Come evening, the neighborhood shifts into something warmer and more electric. Azizam on Sunset does Persian-inspired dishes and a seasonal tasting menu that feels intimate in the way that only small rooms and careful cooking can feel intimate, you leave knowing something you didn't when you arrived. Wood on Sunset has a patio that on warm nights becomes the place you want to be, low light and the smell of something good happening nearby. Maury's on Bellevue is the kind of neighborhood restaurant that every neighborhood wishes it had, unpretentious, consistent, the sort of place where you run into someone you know at least half the time, which is the real measure of a local.

And then there is The Semi Tropic, which sits on Sunset and serves craft cocktails and local beer with a disposition that is somehow both laid-back and considered. The bar is the right size. The light inside is the right kind of dim. It is the place you end up when you weren't looking for a place, which is often the best reason to end up somewhere.

Here is what Silver Lake actually is, underneath all the specific addresses and the golden-hour light: it is a neighborhood that still believes in the accidental encounter, the slow afternoon, the shop you duck into because something in the window caught your eye. It believes in the farmer's market held along the reservoir on Saturdays, where you buy stone fruit from someone who knows your name after two visits. It believes in the mural that appears on a retaining wall overnight and becomes, within a week, a landmark. It believes in Mush, the gallery on Silver Lake Boulevard, where the art is serious without being cold and the building itself feels like a small commitment to the idea that beauty belongs in neighborhoods, not just museums.
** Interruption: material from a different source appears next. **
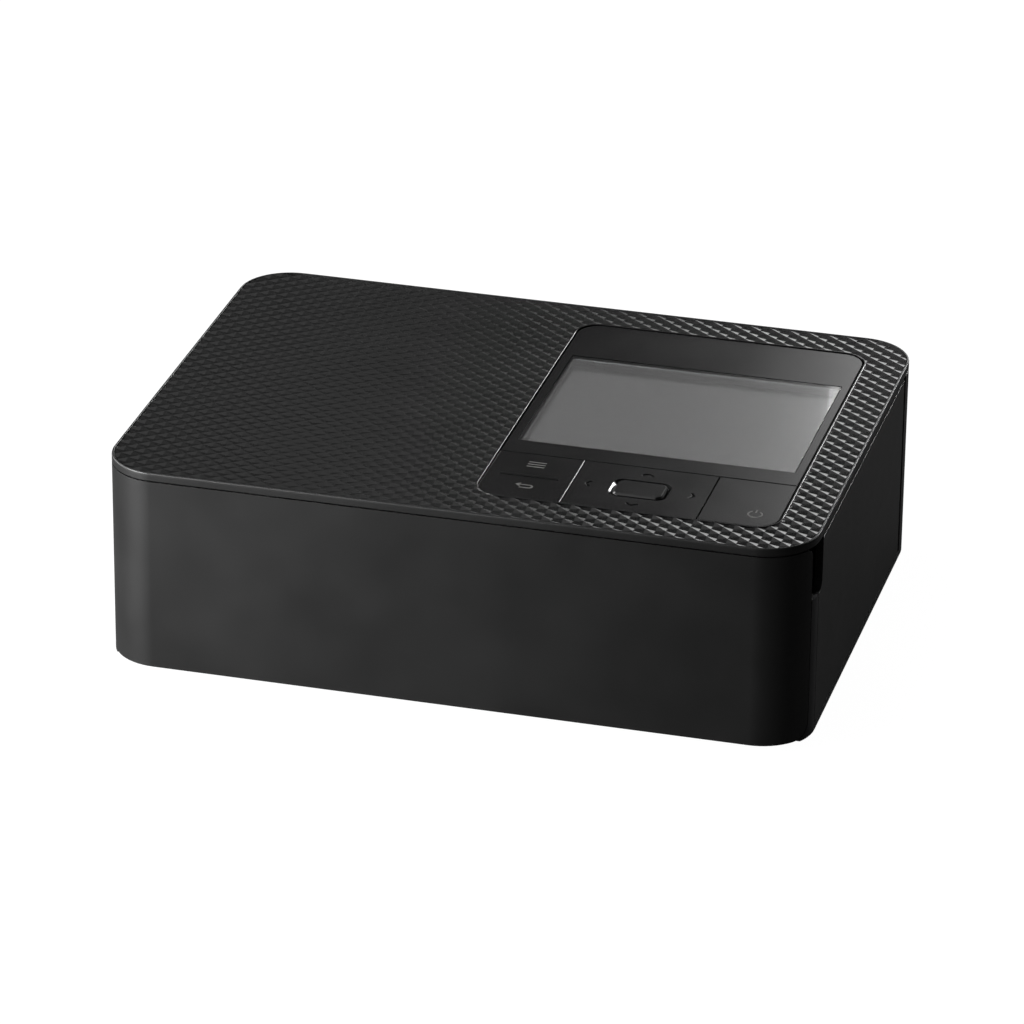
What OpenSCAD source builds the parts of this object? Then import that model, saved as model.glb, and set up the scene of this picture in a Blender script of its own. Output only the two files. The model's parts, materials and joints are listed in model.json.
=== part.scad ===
// Compact photo printer: a flat box with a textured top, a display and key panel,
// a full-width front cover hinged at its foot and a ribbon door hinged on the right side.
// X runs across the width, Y from the front to the rear, Z up; the floor is Z = 0.

/* [Case] */
// Overall width across the side walls
case_w = 182.2; // [176:0.1:196]
// Overall depth from the front cover to the rear wall
case_d = 133; // [130:0.5:145]
// Overall height on its feet
case_h = 57.6; // [56.6:0.1:62]
// Radius of the case's upright corners
corner_r = 13.8; // [12:0.1:15]
// Thickness of the outer walls and covers
wall = 2; // [1.6:0.1:2.2]
// Height of the rim of the top cover
rim_h = 2.1; // [1.9:0.1:2.6]
// Dark seam under the rim
seam = 0.4; // [0.3:0.05:0.5]
// Broken edge round the top
edge_break = 0.5; // [0.3:0.1:0.8]
// Thickness of the base pan
sill_h = 1.6; // [1.5:0.1:1.8]
// Height of the feet under the pan
foot_h = 3; // [2.6:0.1:3.4]
// Radius of a foot
foot_r = 6; // [5:0.5:7]
// Distance of a foot's centre from the sides
foot_inset = 19; // [17:0.5:22]

/* [Front cover] */
// Distance of the hinge line behind the front face and above the cover's lower edge
hinge_in = 4.5; // [4.4:0.1:4.8]
// Lift of the cover's lower edge above the foot of the case
cover_lift = 0.5; // [0.4:0.1:0.7]
// Radius of the two hinge pins
cover_pin_r = 1.2; // [1:0.1:1.3]
// Distance of a hinge pin's bracket from the middle
bracket_x = 64; // [62:0.5:66]
// Width of a hinge bracket and of an ear
ear_w = 4; // [3:0.5:5]
// Thickness of the cover's lip under the case
lip_h = 1.6; // [1.4:0.1:2]
// Length of a catch tab on the cover
catch_w = 8; // [6:0.5:10]

/* [Ribbon door] */
// Distance of the door's front edge behind the front face
door_setback = 13.5; // [13:0.1:14]
// Length of the ribbon door
door_len = 103; // [101:0.5:104]
// Lift of the door above the base pan
door_lift = 0.3; // [0.3:0.05:0.5]
// Gap between the door and the rim
door_top_gap = 1; // [0.8:0.1:1.2]
// Radius of the door's rounded hinge edge
knuckle_r = 1.6; // [1.4:0.1:1.8]
// Radius of the door's hinge pins
door_pin_r = 0.8; // [0.6:0.1:0.9]
// Height of the finger notch
notch_h = 14; // [12:0.5:16]
// Length of the finger notch along the side
notch_l = 8.2; // [7.5:0.1:9]
// Depth of the finger notch
notch_depth = 5; // [4.8:0.1:5.2]

/* [Panel] */
// Width of the control panel
panel_w = 76.8; // [74:0.1:78]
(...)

Other parts of Los Angeles can feel like they're auditioning for something. Silver Lake feels like it already got the part and decided it didn't really want to do press. That quality, a little proud, a little unbothered, genuinely itself, is what makes people come here and quietly decide to stay. The reservoir will be there in the morning. Millie's will have a table. The light at five o'clock will do what it always does. You'll understand eventually.